Every infant goes through teething episodes. While they’re normal and good signs of development, they often bring lots of discomfort, pain, and tears for your baby. They often cause flushed cheeks, swollen or blistered gums, irritability, and unsettled behavior in babies.
Another symptom of teething is excessive drooling. It helps soothe babies’ tender gums when a new tooth erupts, but it could cause “drool rashes.” They’re typically harmless and shouldn’t hurt your baby.
However, drool rashes can persist, especially due to frequent rubbing on the baby’s skin from clothing, hugging, or playing. Before they become serious and cause more discomfort to your babies, here are ways to treat and prevent them effectively and safely at home:
Clean and Dry Rashes
The quickest way to treat drool rashes at home is by keeping them clean and dry. Until they clear up, bathe your baby at least once every single day. Always use warm water, ideally between 37°C and 38°C (98.6°F).
Note that babies’ skin is still very thin and sensitive. If the bath water is too hot, it can quickly scald them in seconds. Hence, before putting your bub into the bath, always check the water’s temperature first with your wrist or elbow or a bath thermometer if you’re hesitant.
Opt for a gentle, fragrance-free soap or nonsoap cleanser as well. Consider visiting Dr. Talbot’s products. They’re among the highly recommended safe choices for babies as they only use natural ingredients. You can also explore relief and medicine options for infant allergies and other natural wellness products for adults on their site.
Apart from washing, you can also keep the rashes clean with a burp cloth or rag. Use them to wipe your baby’s drool. However, only use clean items and use them gently on your baby’s skin to avoid further inflaming the rashes or hurting your baby’s skin.

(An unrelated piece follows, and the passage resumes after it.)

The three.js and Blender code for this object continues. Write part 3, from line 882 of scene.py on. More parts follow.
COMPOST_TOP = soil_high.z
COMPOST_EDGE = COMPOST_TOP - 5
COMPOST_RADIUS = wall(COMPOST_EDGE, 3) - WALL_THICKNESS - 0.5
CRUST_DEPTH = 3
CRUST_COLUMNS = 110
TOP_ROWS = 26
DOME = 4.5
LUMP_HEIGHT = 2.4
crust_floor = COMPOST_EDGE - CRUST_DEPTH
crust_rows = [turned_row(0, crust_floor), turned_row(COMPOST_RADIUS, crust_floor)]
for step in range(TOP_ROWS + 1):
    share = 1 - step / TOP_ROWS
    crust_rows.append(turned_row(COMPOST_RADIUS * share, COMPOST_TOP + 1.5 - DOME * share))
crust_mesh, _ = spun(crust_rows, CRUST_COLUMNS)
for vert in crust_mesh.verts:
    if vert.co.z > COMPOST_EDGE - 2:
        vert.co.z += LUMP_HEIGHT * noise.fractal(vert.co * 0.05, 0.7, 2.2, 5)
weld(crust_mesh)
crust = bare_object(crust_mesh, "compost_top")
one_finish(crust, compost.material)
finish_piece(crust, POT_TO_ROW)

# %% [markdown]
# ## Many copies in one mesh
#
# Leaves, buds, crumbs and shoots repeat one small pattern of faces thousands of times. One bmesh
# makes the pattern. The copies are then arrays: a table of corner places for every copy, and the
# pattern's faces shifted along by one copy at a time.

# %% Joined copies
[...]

Use Emollient Creams on Rashes
Emollients are substances commonly used in skin products. Creams with this ingredient keep the skin hydrated by forming a protective film that traps moisture in the skin. That’s why these products are also called “barrier creams.”

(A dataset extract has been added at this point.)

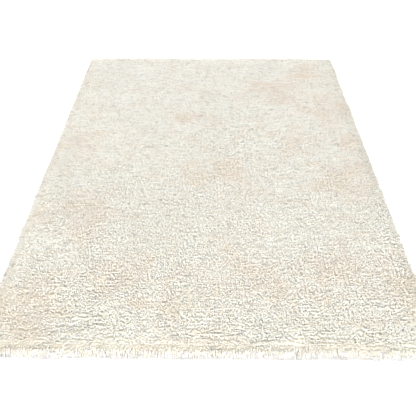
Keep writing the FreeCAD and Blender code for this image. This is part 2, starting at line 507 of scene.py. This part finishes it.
def makeHem(name, sign, tapeMaterial, threadMaterial):
    # a short end: the tape folded over it, and a lockstitch through both lips
    half = hem["thickness"] / 2
    bend = hem["bend"]
    outer = tapeHigh[1] - half
    bottom = tapeLow[2] + half + hem["clearance"]
    top = tapeHigh[2] - half
    lowerTurn = [(outer - bend + bend * math.sin(a), bottom + bend - bend * math.cos(a))
                 for a in hem["bendAngles"]]
    upperTurn = [(outer - bend + bend * math.cos(a), top - bend + bend * math.sin(a))
                 for a in hem["bendAngles"]]
    section = [(y, bottom) for y in np.linspace(tapeLow[1], outer - bend, 8)]
    section += [*lowerTurn, (outer, bottom + bend), (outer, top - bend), *upperTurn]
    section += [(y, top) for y in np.linspace(outer - bend, tapeInner, 5)]
    x = np.append(np.arange(-edgeInner, edgeInner, hem["step"]), edgeInner)
    sectionY, sectionZ = np.array(section).T
    ease = hem["ease"] * smoothNoise(x / hem["easeRun"], np.full(len(x), sign), hem["seed"])
    onLip = sectionZ > top - 0.01 * mm       # only the upper lip wanders
    middle = np.stack([
        np.broadcast_to(x[:, None], (len(x), len(section))) * sign,
        sign * (sectionY[None, :] + ease[:, None] * onLip[None, :]),
        np.broadcast_to(sectionZ, (len(x), len(section))),
    ], -1)
    tape = addPiece(clothMesh("folded_tape_" + name, middle, hem["thickness"]), tapeMaterial,
                    "hem_tape", "hem_tape_" + name)

    threadLow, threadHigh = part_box("hem_thread_back")
    seamY = (threadLow[1] + threadHigh[1]) / 2
    pitch = hem["stitchPitch"]
    length = pitch * hem["stitchShare"]
    starts = np.arange(-edgeInner + pitch / 2, edgeInner - pitch, pitch)
    radius = hem["threadRadius"]
    seatTop, seatBottom = hem["threadSeat"]
    seams = []
    for surface, inward in ((tapeHigh[2] + radius * seatTop, -1), (tapeLow[2] + radius * seatBottom, 1)):
        rings = []
        for share, dip in hem["dips"]:
            level = surface + inward * dip * radius
            rings.append(np.stack([starts + share * length, np.full(len(starts), sign * seamY),
                                   np.full(len(starts), level)], -1))
        seams.append(np.stack(rings, 1))
    thread = yarnMesh("lockstitch_" + name, np.concatenate(seams), radius, radius * hem["threadFlat"],
                      sides=5, across=(0, 0, 1))
    return tape, addPiece(thread, threadMaterial, "sewing_thread", "hem_thread_" + name)


def makeTacks(material):
    # a bar tack at each end of each overcast side: the thread goes back and forth across the edge
    low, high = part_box("corner_tacks")
    length = hem["tackLength"]
    across = hem["tackWidth"]
    step = np.arange(hem["tackPasses"] * 2)
    swing = np.where(step // 2 % 2 == 0, -0.5, 0.5) * np.where(step % 2 == 0, 1, -1)
    paths = []
    for signX in (-1, 1):
        for signY in (-1, 1):
            x = signX * (high[0] - length * (step + 0.5) / len(step))
            y = signY * (high[1] - across / 2) + swing * across
            paths.append(np.stack([x, y, np.full(len(step), (low[2] + high[2]) / 2)], -1))
    mesh = yarnMesh("corner_bar_tacks", np.stack(paths), hem["tackThread"], sides=5, across=(0, 0, 1))
    return addPiece(mesh, material, "sewing_thread", "corner_tacks")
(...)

For babies, emollient creams don’t only hydrate their skin but also keep their drool rashes dry and clean. They can even prevent rashes since they provide a water barrier that keeps their saliva from irritating their sensitive skin.
Here are the most recommended emollient creams that are safe for your baby:
- Lansinoh lanolin cream
However, always be extra careful when choosing products to use on your baby, even if they’re only topical. It’s always advised to seek medical advice from a pediatrician first. This is very important since other allergy symptoms are similar to drool rashes. If you misdiagnose your baby’s rashes, it could complicate your baby’s underlying condition.
Don’t use scented healing balms or other skin products on your baby, too. Products with fragrances, dyes, and other chemicals are widely known as skin irritants to babies. If they’re used on drool rashes, they could cause more irritations.
Not only do these substances irritate the skin, but they also worsen other existing allergies in babies. Research has shown that they can cause allergy flare-ups as bad as life-threatening breathing difficulties, particularly in babies with asthma.
Instead, use emollient creams with natural moisturizers like shea butter and other natural ingredients. When applying them, wipe any saliva off your baby’s face first. Once dry, apply them multiple times a day to maintain hydration.
Give Babies Teething Rings
Teething rings are among the ways to prevent drool rashes. Babies can bite them on, so they help distract them from their discomfort due to their teething. When they feel less pain, they’re likely to drool less, which, in turn, prevents teething rashes from occurring.
Before giving teething rings to your baby to use, it’s recommended to put them in the fridge first. The cool temperature helps relieve their sore and painful gums. Each teething ring is designed differently, so always read its instructions on how long you should cool it.
Be sure not to put teething rings in the freezer. When they’re completely frozen, they can be so hard to bite for babies. These can worsen their already swollen gums. Additionally, very low temperatures may cause frostbite on their lips or gums.
Moreover, here are other precautions on teething rings that you need to know:
- Toxic Chemicals – Always read the labels of teething rings before buying them. If they contain bisphenol A (BPA), also labeled as phthalates or fragrances, avoid them at all costs. They soften plastic products but can be dangerous for infants once ingested.
- Liquid-Filled Teething Rings – When babies chew these, their liquids may spill out, which poses choking hazards. Opt for teething rings made of natural rubber instead.
Some parents also use teething gels. However, the Food and Drug Administration (FDA) advised to stick to non-medical teething rings. They warned the public that these gels contain benzocaine, another toxic chemical for babies. The evidence that proves they’re effective is still lacking as well.
Drool rashes are typically accompanied by tiny, red raised bumps on a baby’s face, neck, or chest. Note that these rashes, alongside teething, don’t typically cause fever. If your little one’s temperature is higher than normal and looks unwell, immediately bring them to the nearest pediatrician before their condition worsens.